There was another ending planned with Shah Rukh Khan. He was proposed to do the role of the lover of Meera. But due to some technical problems it was cancelled.

==Cast==

- Mammootty as Hari
- Mohanlal as Krishnan
- Juhi Chawla as Meera (voiced by Sreeja Ravi)
- Kunchako Boban as Sudarshanan
- Innocent as Adv. Sundaresan
- Nedumudi Venu as Thampuran (Thirumanassu), Guptan's elderly father
- Baby Shamili as Ammalu, Hari's younger sister and Krishnan's cousin
- Rajiv Menon as Guptan, Meera's friend
- Cochin Haneefa as Kunjikuttan, Meera's cousin
- V. K. Sreeraman as Gabriel, who is both deaf and dumb (gets implicated in Guptan's murder)
- Krishna as Pavi, Sudarshanan's friend
- Sudheesh as Sudarshanan's Friend
- Poojappura Ravi as Ramabhadran [Ramappan], Thampuran's sinister younger cousin
- Venu Nagavalli as Kallurkaatil Vishwambharan, Meera's father
- Jagadish as Public Prosecutor Appukuttan Nair
- Maniyanpilla Raju as Kunjikuttan's Advocate
- Hemanth Ravan as Dr Jaya Kumar, Ramappan's elder son and Guptan's cousin (who murdered Guptan)
- Baburaj as Prem Kumar, Ramappan's younger son and Guptan's cousin (who murdered Guptan)
- Reena as Sharadha, Meera's mother
- Sajitha Betti as Ammalu's friend, Nisha
- Saranya Mohan as Ammalu's Friend
- Kanakalatha as Ammalu's neighbour
- Sankaradi as Kunjikelu
- Krishna Prasad as Sudarshanan's friend
- K.P.A.C. Sunny as Judge
- V.P. Ramachandran as Ammalu's neighbour
- Augustine as Sasi, Kunjikuttan's driver
- K. P. Ummer as Sudarshanan's Hostel Warden
- Yadu Krishnan as Sudarshanan's friend
- Jereesh James as Sudarshanan's friend
- Vijayan Peringode as Temple Poojaari at Kovilakkam
- Jose Pellissery as Jose-paapa, the guard at Ammalu's neighbourhood in Ponoor
- Antony Perumbavoor as Ambulance driver Antony

== Soundtrack ==

K. J. Yesudas sang his parts in two different voices, to simulate the singing of both the lead actors during the song sequences in the film.

| No. | Title | Artist(s) | Length |
|---|---|---|---|
| 1. | "Ponnambal Puzhayirampil" | K. J. Yesudas, K. S. Chithra |  |
| 2. | "Ponne Ponnambili" | K. J. Yesudas |  |
| 3. | "Pooja Bimbam" | K. J. Yesudas, K. S. Chithra |  |
| 4. | "Ponnambal Puzhayirampil" | K. S. Chithra |  |
| 5. | "Samayamithapoorva" | M. G. Sreekumar, K. S. Chithra |  |
| 6. | "Minnal Kaivala" | Sujatha Mohan |  |
| 7. | "Minnal Kaivala" (Violin Solo) | Ouseppachan |  |
| 8. | "Samayamithapoorva" | K. J. Yesudas |  |

==Release==
Harikrishnans had multiple climaxes to appease the fan base of the lead actors Mammootty and Mohanlal. This created a spark of controversy among the fans. The scene was when Meera (Juhi Chawla) chooses one of them to be her friend among both the Harikrishnans. She admires both equally and goes for a selection method which her grandmother taught her, whenever she had to make tough decisions. She sets the method so as to choose her friend; the loser of the toss presumably becoming Mira's life partner. One of the climax shots shows Hari (Mammootty) winning the toss and the other one Krishnan (Mohanlal) winning it.
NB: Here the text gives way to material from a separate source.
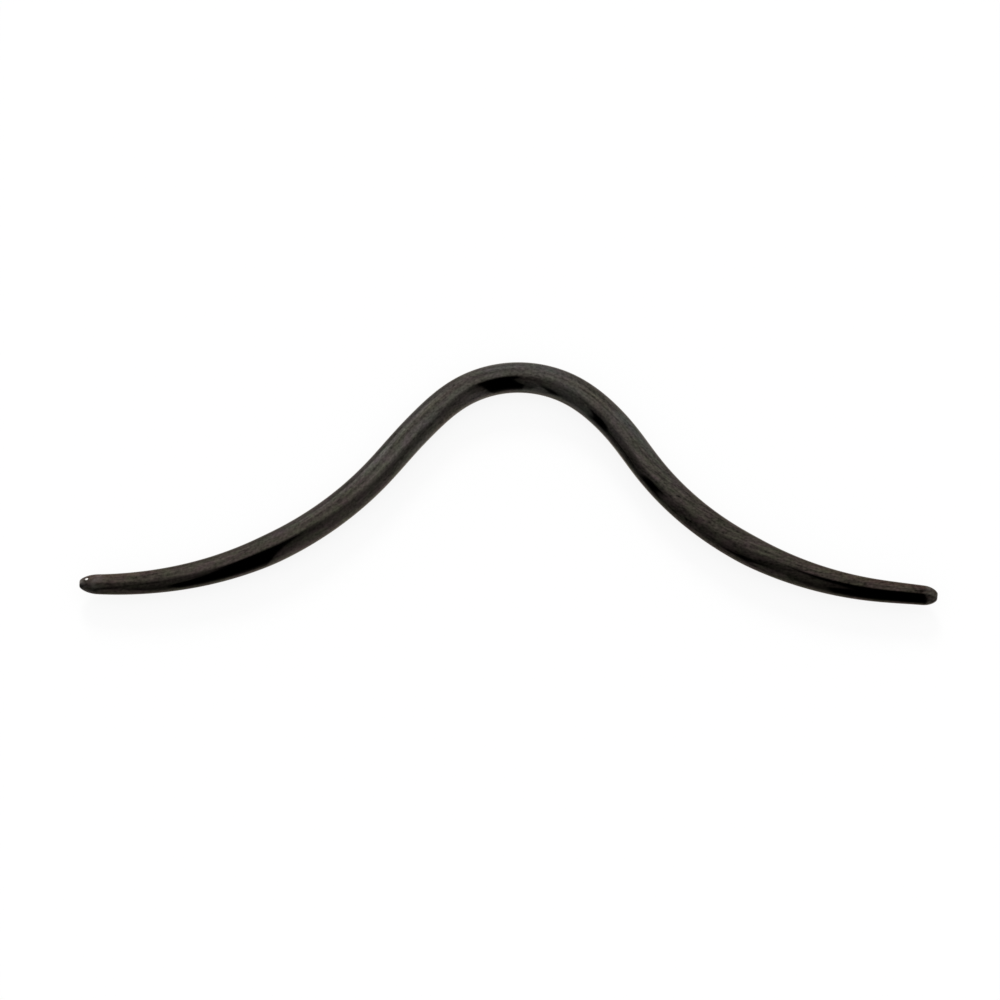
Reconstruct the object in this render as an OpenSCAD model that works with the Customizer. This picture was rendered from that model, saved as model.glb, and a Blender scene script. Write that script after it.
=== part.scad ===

=== Critical reception ===
Jayalakshmi K. of Deccan Herald wrote "Perhaps if Fazil had decided what he wanted, a love story or a murder case, the movie might have fared better." Padmanabha Venugopal of Indian Express wrote "Though it is entertaining, the movie doesn't have the support of a good script. Though the presence of two big-wigs and the controversy over the ending all made it spin money, artistically the movie suffered". D. S. Ramanujam of The Hindu called it "another fine example of director Fazil's directorial acumen" and added that the two lead actors "are in the thick of the drama right through and share the acting honours with their elegant performances".

===Box office===
The film's budget was ₹2.5 crore and recovered its cost within two weeks. The film collected ₹5.6 lakh from first week beating the previous record of Aaraam Thampuran, which was ₹4 lakh. The film was a commercial success and the highest grosser of the year.